June 1, 2015 81 Comments

Attention, amorous menfolk. The rules of dating feminists, especially brown ones, have been updated: 

Yeah, I said it: I absolutely refuse to even touch my wallet while on a date with a man. 

The fierce young lady saying it, yeah is one Tiffanie Drayton, whose deep feminist wisdom will shake your tiny world:

I am a thinking, hardworking, autonomous human being. I am also a woman, and a Black woman at that, who is constantly fighting for the right to claim an independence that has been hindered and even made secondary to that of my male peers. 

Damn those bastards. And therefore Ms Drayton has decided that politicised freeloading is the way forward:

Why should I believe I must overcome this inequality without the assistance of a man who wants to pursue me romantically? Why is my effort to reach for the cheque anything more than pretence? Society has never treated me as “equal” to the man sitting across from me, yet all of a sudden the playing field is levelled? 

Yes, relying on a man to pay the bill, every time, is proof of Ms Drayton’s emancipation and empowerment as a thinking, hardworking, autonomous black woman. It’s how she fights for the right to claim her independence. It’s also reparation for collective male sin. Oh, sweet serendipity.

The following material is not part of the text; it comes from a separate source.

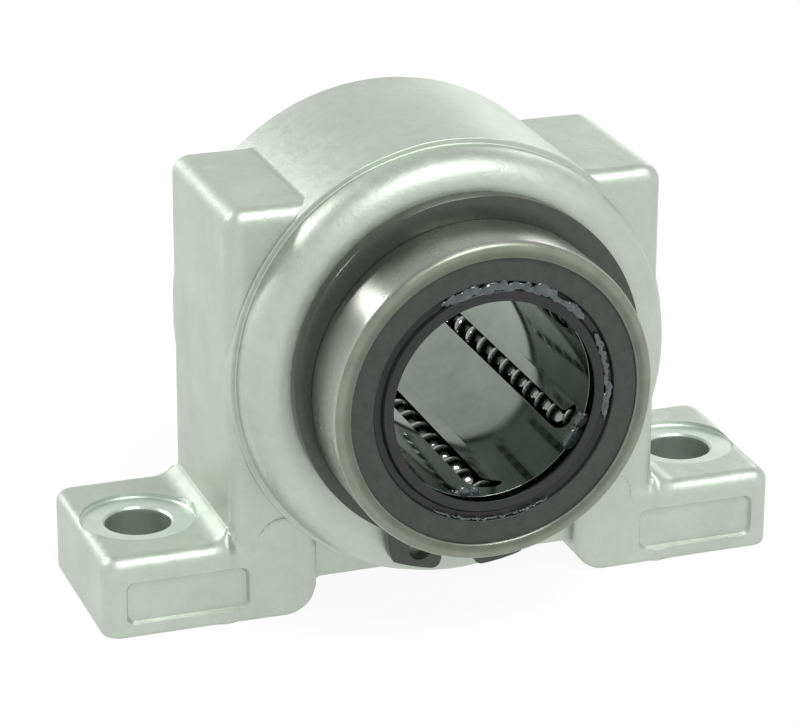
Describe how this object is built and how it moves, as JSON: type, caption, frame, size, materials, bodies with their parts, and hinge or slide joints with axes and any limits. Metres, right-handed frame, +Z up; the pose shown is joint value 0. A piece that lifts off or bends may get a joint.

In other words, a man who pays for a date is merely compensating for society’s imbalance and inequality. He is restoring equality. This is especially true in dating White or Asian men who – statistically speaking – has [sic] a weekly median income of nearly 2-3 times that of women of colour.

You see, by paying for everything she wants, whenever she wants it, your money is simply being “returned to the women from which [sic] it was displaced in the very first place.” And so the proudly feminist author “completely rejects the premise” that “I have to pay my own way.”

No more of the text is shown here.